══ Material provided

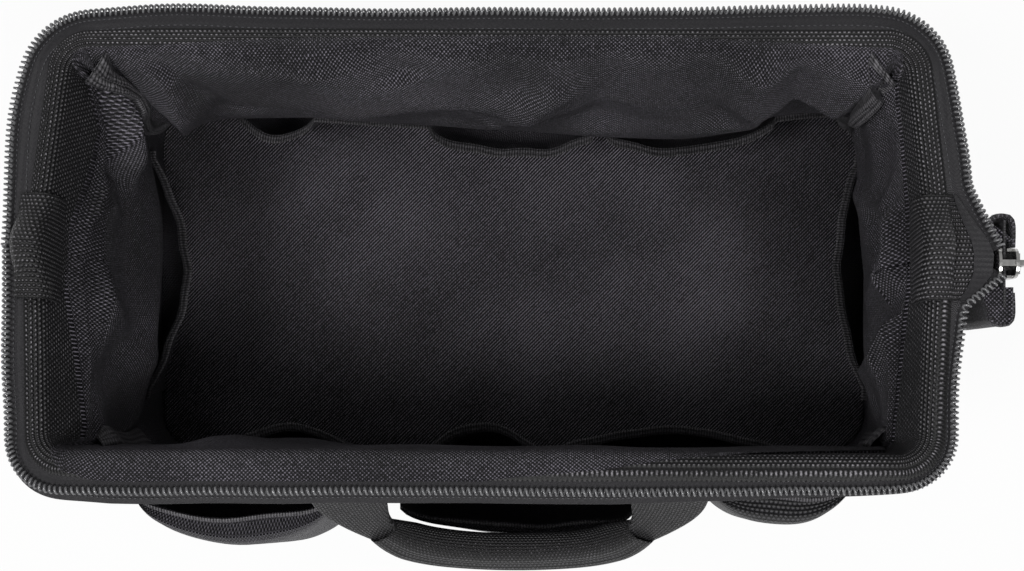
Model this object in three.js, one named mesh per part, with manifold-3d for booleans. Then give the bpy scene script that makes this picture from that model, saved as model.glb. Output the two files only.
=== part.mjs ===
// Gate-mouth tool bag in black woven cloth, standing open. A steel frame of two U-shaped
// halves, hinged at the ends, runs in webbing sleeves round the mouth and folds up to shut it.
// Units are millimetres. +Z is up, +X runs along the bag to the zip's open end, -Y is the front,
// and the origin is the middle of the underside.
import * as THREE from 'three';
import { mergeVertices } from 'three/addons/utils/BufferGeometryUtils.js';
import Module from 'manifold-3d';

const wasm = await Module();
wasm.setup();

// Mouth frame
const HINGE_HEIGHT = 195;
const MOUTH_TILT = 8;
const HINGE_HALF = 200.5;
const CORNER_TAPER = 8;
const GATE_DEPTH = 102;
const GATE_RADIUS = 26;
const ROD_RADIUS = 2.5;
const ROD_INSET = 13.75;
const ROD_DROP = 10;
const ROD_START = 8;
const EYE_RADIUS = 6;
const EYE_THICKNESS = 2;
const RIVET_RADIUS = 2;
const RIVET_HEAD_RADIUS = 4;
const RIVET_HEAD = 1.4;

// Webbing sleeve over the frame
const SLEEVE_START = 16;
const SLEEVE_HEIGHT = 38;
const SLEEVE_THICKNESS = 6.5;
const SLEEVE_HEM = 2.5;
const SLEEVE_LEAN = 4;
const WEB_THICKNESS = 1.6;

// Zip
const COIL_WIDTH = 4;
const COIL_HEIGHT = 3;
const COIL_TOOTH = 2.2;
const COIL_PITCH = 4.4;
const MEET_GAP = 0.5;
const TAPE_THICKNESS = 1;
const TAPE_REACH = 11.7;
const TAPE_EDGE = 0.8;
const LEAD_LEAVES = 26;
const TAPE_FACET = 12;
const TAIL_STANDOFF = 14.5;
const TAIL_Y = -6.5;
const TAIL_LENGTH = 52;
const TAIL_HALF_WIDTH = 18;
const TAIL_SLOT = 34;
const TAIL_COIL_WIDTH = 2.7;
const TAIL_COIL_HEIGHT = 2.4;
const SLIDER_LENGTH = 15;
const SLIDER_TOP_HALF = 6.2;
const SLIDER_FOOT_HALF = 5;
const SLIDER_PLATE = 1.2;
const SLIDER_DROP = 1.5;
const SLIDER_TRAVEL = 22;
const POST_HALF = 1.3;
const BRIDGE_LENGTH = 11;
const BRIDGE_START = 1.5;
const BRIDGE_RISE = 4.2;
const BRIDGE_WIDTH = 2.4;
const BRIDGE_BAR = 1.6;
const PULL_THICKNESS = 1.8;
const PULL_LENGTH = 34;
const PULL_WIDTH = 8.6;
const PULL_HOLE_UP = 7;
const TAB_HALF_WIDTH = 23;
const TAB_CLOTH = 1.6;

// Body
const BASE_END_INSET = 5.9;
const BASE_SIDE_INSET = 6.4;
const BASE_RADIUS = 22;
const WALL = 2.4;
const PANEL_CLOTH = 2;
const BOARD = 3;
const LINING = 1.6;
const WALL_INSET = 19.5;
const SAG_REAR = 12;
const SAG_LEFT = 8;
const SAG_FRONT = -3;
const SAG_RIGHT = 6;

// Pockets: a top is given as a part of the wall's height. Inner pockets start and end at parts of
// their wall's half-length, and outer ones beside the handle straps.
const POCKET_CLOTH = 1.2;
const BINDING_HEIGHT = 0.03;
const BINDING_PROUD = 0.8;
const POCKET_DIP = 0.03;
const LONG_END_MARGIN = 1.6;
const SHORT_END_MARGIN = 11.6;
const INNER_TOP = 0.46;
const INNER_POCKET_DEPTH = 12;
const REAR_POCKETS = [[-0.965, -0.614], [-0.34, 0.275], [0.31, 0.82]];
const FRONT_POCKETS = [[-0.82, -0.456], [-0.21, 0.094], [0.164, 0.82]];
const LEFT_POCKETS = [[-0.93, 0.93]];
const RIGHT_POCKETS = [[-0.9, 0.9]];
const FRONT_OUTER_TOP = 0.78;
const FRONT_OUTER_DEPTH = 30;
const MESH_POCKET_DEPTH = 24;
const REAR_OUTER_TOP = 0.58;
const REAR_OUTER_DEPTH = 12;
const OUTER_POCKET_MARGIN = 2.5;
const STRAP_MARGIN = 1;

// Handles
const HANDLE_WEB = 32;
const HANDLE_HALF = 68.5;
const HANDLE_REACH = 66;
const FRONT_HANDLE_X = 9.5;
const REAR_HANDLE_X = 0;
const FRONT_HANDLE_DROP = 55;
const REAR_HANDLE_DROP = 90;
const HANDLE_HEIGHT = -12;
const HANDLE_STANDOFF = 1.15;
const HANDLE_CORE_WIDTH = 15;
const HANDLE_CORE_THICKNESS = 5;
const GRIP_WIDTH = 22;
const GRIP_THICKNESS = 15;
const GRIP_HALF_TURN = 52;

// Clearances
const TOUCH = 0.3;
const CLOTH_GAP = 0.5;
const RUNNING = 0.3;
const SEAM_GAP = 0.3;
const SLEEVE_TO_WALL = 0.8;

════

**What needs to be done**
Quote only the stretch of lines that starts the data above and ends with the line containing "const WEB_THICKNESS = 1.6;", both included.

**In response**
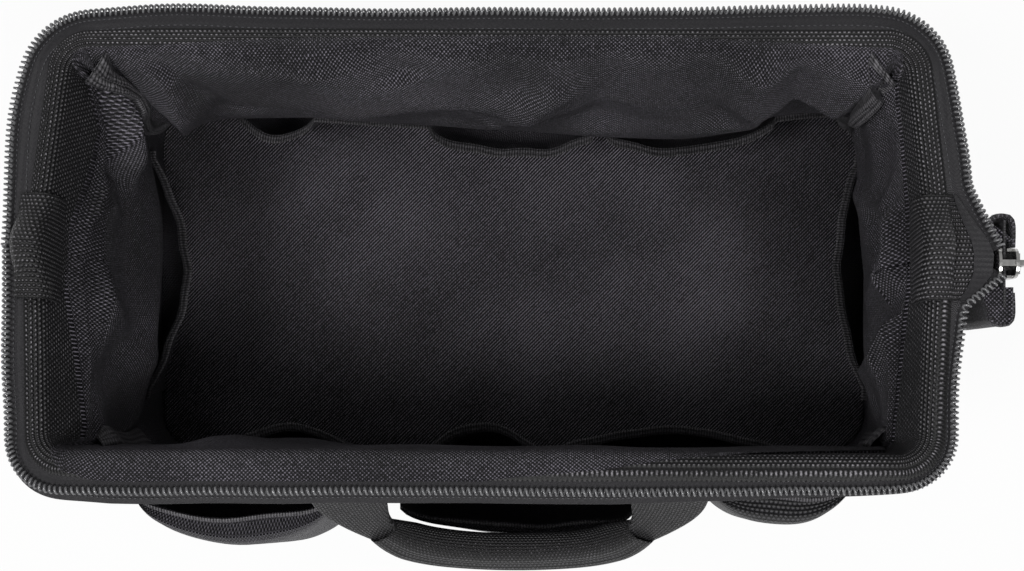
Model this object in three.js, one named mesh per part, with manifold-3d for booleans. Then give the bpy scene script that makes this picture from that model, saved as model.glb. Output the two files only.
=== part.mjs ===
// Gate-mouth tool bag in black woven cloth, standing open. A steel frame of two U-shaped
// halves, hinged at the ends, runs in webbing sleeves round the mouth and folds up to shut it.
// Units are millimetres. +Z is up, +X runs along the bag to the zip's open end, -Y is the front,
// and the origin is the middle of the underside.
import * as THREE from 'three';
import { mergeVertices } from 'three/addons/utils/BufferGeometryUtils.js';
import Module from 'manifold-3d';

const wasm = await Module();
wasm.setup();

// Mouth frame
const HINGE_HEIGHT = 195;
const MOUTH_TILT = 8;
const HINGE_HALF = 200.5;
const CORNER_TAPER = 8;
const GATE_DEPTH = 102;
const GATE_RADIUS = 26;
const ROD_RADIUS = 2.5;
const ROD_INSET = 13.75;
const ROD_DROP = 10;
const ROD_START = 8;
const EYE_RADIUS = 6;
const EYE_THICKNESS = 2;
const RIVET_RADIUS = 2;
const RIVET_HEAD_RADIUS = 4;
const RIVET_HEAD = 1.4;

// Webbing sleeve over the frame
const SLEEVE_START = 16;
const SLEEVE_HEIGHT = 38;
const SLEEVE_THICKNESS = 6.5;
const SLEEVE_HEM = 2.5;
const SLEEVE_LEAN = 4;
const WEB_THICKNESS = 1.6;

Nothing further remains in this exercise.